### To do:
Look through the data and write out every line with the word "rigid" in it.

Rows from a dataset
** START **

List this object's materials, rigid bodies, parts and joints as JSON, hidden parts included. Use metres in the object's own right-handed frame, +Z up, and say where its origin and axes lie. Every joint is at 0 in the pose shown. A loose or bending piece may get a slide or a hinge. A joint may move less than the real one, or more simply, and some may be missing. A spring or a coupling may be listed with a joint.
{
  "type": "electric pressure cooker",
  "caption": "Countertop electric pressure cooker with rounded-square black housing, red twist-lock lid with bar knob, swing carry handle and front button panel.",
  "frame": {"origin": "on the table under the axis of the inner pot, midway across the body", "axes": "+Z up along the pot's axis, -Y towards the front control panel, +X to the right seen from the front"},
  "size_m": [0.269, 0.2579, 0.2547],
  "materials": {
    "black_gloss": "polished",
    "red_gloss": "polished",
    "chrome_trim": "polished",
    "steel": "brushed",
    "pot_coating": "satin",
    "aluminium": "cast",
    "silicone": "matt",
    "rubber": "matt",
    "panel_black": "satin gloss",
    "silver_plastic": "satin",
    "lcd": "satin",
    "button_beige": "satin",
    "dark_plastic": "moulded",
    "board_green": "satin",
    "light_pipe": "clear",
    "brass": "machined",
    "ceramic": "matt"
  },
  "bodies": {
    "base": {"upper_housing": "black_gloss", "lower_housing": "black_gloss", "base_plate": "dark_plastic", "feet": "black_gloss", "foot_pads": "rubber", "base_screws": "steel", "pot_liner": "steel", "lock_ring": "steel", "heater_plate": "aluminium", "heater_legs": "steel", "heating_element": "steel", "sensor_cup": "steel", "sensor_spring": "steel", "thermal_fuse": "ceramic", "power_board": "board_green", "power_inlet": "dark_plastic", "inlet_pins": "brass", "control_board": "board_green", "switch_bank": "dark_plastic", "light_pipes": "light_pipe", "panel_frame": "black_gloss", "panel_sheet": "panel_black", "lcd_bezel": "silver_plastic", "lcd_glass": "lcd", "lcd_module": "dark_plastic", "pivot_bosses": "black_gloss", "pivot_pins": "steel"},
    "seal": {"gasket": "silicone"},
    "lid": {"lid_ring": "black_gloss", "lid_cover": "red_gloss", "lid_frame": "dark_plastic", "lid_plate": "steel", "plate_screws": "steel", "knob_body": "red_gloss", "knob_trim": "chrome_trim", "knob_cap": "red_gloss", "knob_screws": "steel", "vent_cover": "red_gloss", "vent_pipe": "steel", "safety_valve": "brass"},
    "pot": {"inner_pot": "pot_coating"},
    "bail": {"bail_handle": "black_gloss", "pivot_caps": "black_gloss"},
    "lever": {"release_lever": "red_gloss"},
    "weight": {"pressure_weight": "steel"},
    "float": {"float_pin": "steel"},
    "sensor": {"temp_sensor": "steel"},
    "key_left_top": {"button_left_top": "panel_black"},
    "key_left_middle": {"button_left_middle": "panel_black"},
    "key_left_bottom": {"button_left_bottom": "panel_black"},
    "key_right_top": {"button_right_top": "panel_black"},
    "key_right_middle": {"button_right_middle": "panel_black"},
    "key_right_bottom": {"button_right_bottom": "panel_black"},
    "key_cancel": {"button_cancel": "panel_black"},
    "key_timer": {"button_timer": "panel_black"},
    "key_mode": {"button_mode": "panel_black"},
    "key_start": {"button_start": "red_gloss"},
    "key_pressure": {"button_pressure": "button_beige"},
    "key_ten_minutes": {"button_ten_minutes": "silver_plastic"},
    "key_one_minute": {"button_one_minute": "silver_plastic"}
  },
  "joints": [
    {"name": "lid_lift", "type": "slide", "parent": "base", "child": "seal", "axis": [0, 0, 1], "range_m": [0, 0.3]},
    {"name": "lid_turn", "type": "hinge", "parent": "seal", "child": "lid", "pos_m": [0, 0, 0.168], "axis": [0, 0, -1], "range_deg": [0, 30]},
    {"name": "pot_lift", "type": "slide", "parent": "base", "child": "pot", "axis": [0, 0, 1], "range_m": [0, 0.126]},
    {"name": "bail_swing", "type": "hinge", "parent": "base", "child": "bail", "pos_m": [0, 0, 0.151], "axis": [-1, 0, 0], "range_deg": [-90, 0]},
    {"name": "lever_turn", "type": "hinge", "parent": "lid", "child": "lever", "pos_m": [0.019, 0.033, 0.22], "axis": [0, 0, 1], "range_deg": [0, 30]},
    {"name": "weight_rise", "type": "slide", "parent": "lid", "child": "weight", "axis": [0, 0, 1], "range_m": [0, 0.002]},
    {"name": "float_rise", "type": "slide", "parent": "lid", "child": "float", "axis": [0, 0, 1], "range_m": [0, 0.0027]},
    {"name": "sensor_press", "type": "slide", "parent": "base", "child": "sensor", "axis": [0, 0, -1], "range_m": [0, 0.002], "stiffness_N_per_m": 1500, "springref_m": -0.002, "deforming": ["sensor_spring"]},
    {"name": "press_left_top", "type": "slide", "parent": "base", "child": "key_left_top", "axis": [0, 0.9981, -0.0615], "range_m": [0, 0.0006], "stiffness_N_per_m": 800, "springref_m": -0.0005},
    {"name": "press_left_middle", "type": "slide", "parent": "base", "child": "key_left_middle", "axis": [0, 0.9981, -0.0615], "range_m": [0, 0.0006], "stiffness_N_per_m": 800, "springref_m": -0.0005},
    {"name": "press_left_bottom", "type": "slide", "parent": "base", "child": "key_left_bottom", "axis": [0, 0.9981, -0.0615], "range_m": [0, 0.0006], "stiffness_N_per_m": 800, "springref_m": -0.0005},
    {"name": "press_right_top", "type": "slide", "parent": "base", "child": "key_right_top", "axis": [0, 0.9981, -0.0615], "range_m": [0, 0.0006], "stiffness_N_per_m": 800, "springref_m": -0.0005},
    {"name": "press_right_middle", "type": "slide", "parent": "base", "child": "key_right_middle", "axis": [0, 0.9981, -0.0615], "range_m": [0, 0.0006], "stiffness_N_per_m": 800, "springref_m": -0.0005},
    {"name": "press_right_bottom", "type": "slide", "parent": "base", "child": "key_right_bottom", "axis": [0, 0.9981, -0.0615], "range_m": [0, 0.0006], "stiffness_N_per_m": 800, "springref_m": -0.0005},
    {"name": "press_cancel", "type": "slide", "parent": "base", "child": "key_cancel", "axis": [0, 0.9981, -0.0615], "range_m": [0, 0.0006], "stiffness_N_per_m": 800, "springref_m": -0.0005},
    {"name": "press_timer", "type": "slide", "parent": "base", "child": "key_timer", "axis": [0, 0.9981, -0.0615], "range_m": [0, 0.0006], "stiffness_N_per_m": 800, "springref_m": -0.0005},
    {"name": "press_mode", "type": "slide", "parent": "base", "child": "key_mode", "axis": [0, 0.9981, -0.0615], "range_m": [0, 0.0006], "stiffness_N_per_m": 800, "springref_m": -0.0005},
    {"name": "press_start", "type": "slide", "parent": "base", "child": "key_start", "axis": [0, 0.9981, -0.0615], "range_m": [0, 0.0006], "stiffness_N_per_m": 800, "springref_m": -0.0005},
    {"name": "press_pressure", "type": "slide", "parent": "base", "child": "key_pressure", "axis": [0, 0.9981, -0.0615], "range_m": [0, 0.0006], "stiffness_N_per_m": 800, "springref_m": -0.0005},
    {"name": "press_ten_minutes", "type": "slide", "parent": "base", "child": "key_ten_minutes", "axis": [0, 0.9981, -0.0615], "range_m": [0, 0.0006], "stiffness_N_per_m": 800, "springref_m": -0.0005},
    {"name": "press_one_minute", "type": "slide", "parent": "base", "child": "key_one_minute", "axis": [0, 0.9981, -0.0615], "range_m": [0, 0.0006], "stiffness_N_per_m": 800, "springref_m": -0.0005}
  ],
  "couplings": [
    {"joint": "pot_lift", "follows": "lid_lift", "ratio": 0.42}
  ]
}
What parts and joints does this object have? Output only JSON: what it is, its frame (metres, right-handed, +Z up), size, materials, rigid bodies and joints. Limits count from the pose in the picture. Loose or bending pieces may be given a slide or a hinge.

** END **

### Correct result:
List this object's materials, rigid bodies, parts and joints as JSON, hidden parts included. Use metres in the object's own right-handed frame, +Z up, and say where its origin and axes lie. Every joint is at 0 in the pose shown. A loose or bending piece may get a slide or a hinge. A joint may move less than the real one, or more simply, and some may be missing. A spring or a coupling may be listed with a joint.
What parts and joints does this object have? Output only JSON: what it is, its frame (metres, right-handed, +Z up), size, materials, rigid bodies and joints. Limits count from the pose in the picture. Loose or bending pieces may be given a slide or a hinge.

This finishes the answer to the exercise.